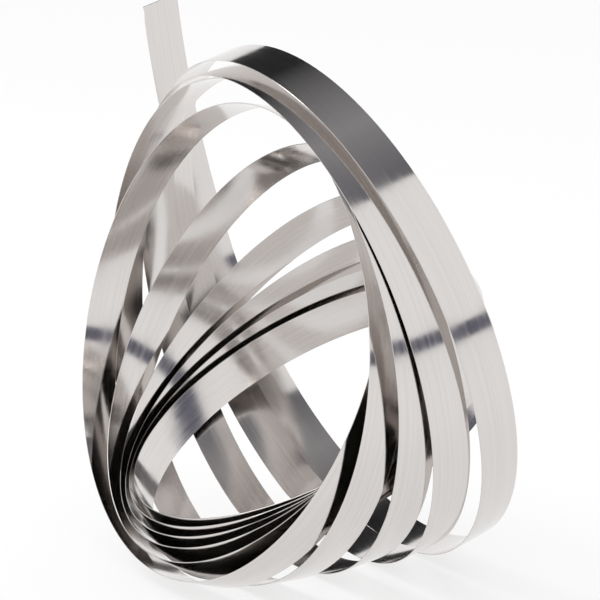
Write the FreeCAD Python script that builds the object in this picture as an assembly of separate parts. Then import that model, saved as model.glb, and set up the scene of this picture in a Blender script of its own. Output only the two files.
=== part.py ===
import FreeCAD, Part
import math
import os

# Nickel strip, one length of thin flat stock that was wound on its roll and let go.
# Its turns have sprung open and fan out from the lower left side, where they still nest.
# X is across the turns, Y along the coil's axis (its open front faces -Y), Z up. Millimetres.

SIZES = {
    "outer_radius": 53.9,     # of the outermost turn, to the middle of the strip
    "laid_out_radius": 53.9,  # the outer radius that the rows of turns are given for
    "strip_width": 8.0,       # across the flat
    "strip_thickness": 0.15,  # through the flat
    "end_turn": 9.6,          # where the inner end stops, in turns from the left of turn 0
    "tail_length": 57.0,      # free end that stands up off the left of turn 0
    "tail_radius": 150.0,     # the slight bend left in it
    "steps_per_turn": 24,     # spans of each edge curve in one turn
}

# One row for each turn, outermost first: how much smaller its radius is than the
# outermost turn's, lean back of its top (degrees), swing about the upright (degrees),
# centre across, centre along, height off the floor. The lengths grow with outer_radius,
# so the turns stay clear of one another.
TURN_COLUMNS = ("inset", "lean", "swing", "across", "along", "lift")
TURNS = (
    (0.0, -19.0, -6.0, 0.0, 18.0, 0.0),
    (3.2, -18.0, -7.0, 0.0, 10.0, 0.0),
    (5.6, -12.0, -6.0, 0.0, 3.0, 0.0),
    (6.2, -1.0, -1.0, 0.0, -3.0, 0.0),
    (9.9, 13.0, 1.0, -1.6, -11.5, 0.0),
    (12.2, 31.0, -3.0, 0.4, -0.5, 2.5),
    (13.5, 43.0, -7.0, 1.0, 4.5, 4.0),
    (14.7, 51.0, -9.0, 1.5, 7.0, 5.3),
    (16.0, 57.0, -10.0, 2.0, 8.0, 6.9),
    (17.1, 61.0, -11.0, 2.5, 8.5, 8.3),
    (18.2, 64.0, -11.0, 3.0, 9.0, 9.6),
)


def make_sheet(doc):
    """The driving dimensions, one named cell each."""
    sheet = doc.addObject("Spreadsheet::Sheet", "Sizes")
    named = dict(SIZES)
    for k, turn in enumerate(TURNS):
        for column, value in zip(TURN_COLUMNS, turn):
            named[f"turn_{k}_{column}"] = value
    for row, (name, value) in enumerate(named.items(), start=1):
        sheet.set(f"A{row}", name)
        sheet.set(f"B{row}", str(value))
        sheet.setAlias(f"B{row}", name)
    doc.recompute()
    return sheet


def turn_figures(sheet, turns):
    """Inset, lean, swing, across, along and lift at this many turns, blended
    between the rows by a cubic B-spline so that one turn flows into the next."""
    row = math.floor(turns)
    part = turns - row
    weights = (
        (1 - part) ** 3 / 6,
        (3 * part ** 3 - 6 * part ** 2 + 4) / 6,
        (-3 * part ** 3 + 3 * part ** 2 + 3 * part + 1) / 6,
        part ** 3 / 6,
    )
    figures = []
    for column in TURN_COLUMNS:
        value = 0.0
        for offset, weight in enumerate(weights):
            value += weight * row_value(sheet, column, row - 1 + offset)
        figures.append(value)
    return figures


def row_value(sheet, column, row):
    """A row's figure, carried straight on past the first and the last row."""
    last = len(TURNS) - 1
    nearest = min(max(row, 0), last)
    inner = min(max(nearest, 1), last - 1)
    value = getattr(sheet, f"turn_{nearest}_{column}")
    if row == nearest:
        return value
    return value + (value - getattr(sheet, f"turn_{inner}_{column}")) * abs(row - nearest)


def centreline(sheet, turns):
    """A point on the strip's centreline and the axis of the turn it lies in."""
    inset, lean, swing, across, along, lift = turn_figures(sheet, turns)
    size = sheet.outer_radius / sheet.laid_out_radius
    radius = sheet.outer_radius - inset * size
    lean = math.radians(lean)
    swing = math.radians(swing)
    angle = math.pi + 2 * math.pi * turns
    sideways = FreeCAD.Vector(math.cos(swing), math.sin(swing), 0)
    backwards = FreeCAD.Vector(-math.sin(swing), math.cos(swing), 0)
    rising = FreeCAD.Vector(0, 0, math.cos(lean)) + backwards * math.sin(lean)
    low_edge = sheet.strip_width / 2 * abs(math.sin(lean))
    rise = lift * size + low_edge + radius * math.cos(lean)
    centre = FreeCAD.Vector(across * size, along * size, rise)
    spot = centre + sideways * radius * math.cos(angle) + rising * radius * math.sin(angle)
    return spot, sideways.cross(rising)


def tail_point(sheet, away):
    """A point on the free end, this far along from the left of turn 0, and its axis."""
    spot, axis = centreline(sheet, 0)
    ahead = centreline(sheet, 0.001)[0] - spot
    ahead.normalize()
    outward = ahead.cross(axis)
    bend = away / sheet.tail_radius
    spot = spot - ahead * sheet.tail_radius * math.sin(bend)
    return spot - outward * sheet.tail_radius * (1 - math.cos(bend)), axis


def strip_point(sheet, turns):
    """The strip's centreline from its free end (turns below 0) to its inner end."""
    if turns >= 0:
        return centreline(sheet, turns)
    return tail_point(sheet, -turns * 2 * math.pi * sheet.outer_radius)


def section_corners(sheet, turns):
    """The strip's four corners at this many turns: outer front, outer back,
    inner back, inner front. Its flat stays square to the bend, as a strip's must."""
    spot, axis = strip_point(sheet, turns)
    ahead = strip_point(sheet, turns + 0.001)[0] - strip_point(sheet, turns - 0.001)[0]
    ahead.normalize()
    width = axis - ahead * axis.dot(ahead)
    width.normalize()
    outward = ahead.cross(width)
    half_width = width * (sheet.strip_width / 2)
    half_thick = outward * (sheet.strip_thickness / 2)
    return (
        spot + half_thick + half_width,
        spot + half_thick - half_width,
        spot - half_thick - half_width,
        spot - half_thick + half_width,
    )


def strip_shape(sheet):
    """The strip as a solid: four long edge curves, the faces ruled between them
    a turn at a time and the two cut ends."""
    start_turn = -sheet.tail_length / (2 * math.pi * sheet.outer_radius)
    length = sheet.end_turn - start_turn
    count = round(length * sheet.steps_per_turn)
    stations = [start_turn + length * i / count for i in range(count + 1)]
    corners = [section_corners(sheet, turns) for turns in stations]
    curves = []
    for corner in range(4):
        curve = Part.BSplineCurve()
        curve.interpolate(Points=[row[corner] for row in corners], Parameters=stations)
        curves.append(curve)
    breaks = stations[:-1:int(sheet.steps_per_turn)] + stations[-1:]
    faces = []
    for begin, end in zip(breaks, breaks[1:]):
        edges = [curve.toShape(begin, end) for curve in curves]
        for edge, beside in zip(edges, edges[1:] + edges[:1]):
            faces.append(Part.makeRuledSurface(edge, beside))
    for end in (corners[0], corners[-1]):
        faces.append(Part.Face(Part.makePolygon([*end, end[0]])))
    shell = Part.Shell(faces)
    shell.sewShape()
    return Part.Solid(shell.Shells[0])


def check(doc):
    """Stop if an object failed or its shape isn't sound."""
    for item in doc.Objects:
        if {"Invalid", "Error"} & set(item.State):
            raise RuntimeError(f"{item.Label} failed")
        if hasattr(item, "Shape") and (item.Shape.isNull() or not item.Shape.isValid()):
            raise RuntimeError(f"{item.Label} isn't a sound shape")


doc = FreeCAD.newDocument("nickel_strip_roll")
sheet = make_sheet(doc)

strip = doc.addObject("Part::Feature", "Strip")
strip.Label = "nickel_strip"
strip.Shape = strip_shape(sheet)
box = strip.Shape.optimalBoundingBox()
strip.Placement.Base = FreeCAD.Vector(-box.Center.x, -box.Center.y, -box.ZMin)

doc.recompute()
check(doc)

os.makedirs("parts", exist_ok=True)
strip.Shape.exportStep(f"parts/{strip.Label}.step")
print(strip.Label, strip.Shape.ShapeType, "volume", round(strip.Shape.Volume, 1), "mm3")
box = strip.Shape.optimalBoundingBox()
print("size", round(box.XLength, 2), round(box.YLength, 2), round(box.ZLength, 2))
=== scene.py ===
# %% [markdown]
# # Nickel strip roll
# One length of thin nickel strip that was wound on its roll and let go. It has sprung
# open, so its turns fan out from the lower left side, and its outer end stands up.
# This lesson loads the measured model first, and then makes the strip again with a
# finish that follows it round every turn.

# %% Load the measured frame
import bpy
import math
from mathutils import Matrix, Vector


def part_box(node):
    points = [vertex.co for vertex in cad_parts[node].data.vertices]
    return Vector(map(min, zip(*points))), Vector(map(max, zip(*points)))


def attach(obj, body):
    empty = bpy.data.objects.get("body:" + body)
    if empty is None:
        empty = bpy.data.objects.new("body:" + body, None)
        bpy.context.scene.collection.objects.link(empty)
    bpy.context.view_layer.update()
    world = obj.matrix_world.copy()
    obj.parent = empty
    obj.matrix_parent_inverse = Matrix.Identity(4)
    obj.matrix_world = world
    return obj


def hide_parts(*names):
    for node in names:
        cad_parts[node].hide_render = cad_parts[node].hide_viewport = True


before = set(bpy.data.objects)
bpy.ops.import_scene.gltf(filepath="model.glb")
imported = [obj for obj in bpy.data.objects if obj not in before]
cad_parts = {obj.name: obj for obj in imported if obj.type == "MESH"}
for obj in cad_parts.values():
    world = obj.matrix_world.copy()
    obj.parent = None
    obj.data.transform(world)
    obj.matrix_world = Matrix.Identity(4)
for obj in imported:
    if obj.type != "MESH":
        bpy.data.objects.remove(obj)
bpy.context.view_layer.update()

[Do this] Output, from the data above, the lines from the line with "sheet = make_sheet(doc)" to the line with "for node in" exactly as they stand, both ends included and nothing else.

[Output]
sheet = make_sheet(doc)

strip = doc.addObject("Part::Feature", "Strip")
strip.Label = "nickel_strip"
strip.Shape = strip_shape(sheet)
box = strip.Shape.optimalBoundingBox()
strip.Placement.Base = FreeCAD.Vector(-box.Center.x, -box.Center.y, -box.ZMin)

doc.recompute()
check(doc)

os.makedirs("parts", exist_ok=True)
strip.Shape.exportStep(f"parts/{strip.Label}.step")
print(strip.Label, strip.Shape.ShapeType, "volume", round(strip.Shape.Volume, 1), "mm3")
box = strip.Shape.optimalBoundingBox()
print("size", round(box.XLength, 2), round(box.YLength, 2), round(box.ZLength, 2))
=== scene.py ===
# %% [markdown]
# # Nickel strip roll
# One length of thin nickel strip that was wound on its roll and let go. It has sprung
# open, so its turns fan out from the lower left side, and its outer end stands up.
# This lesson loads the measured model first, and then makes the strip again with a
# finish that follows it round every turn.

# %% Load the measured frame
import bpy
import math
from mathutils import Matrix, Vector


def part_box(node):
    points = [vertex.co for vertex in cad_parts[node].data.vertices]
    return Vector(map(min, zip(*points))), Vector(map(max, zip(*points)))


def attach(obj, body):
    empty = bpy.data.objects.get("body:" + body)
    if empty is None:
        empty = bpy.data.objects.new("body:" + body, None)
        bpy.context.scene.collection.objects.link(empty)
    bpy.context.view_layer.update()
    world = obj.matrix_world.copy()
    obj.parent = empty
    obj.matrix_parent_inverse = Matrix.Identity(4)
    obj.matrix_world = world
    return obj


def hide_parts(*names):
    for node in names:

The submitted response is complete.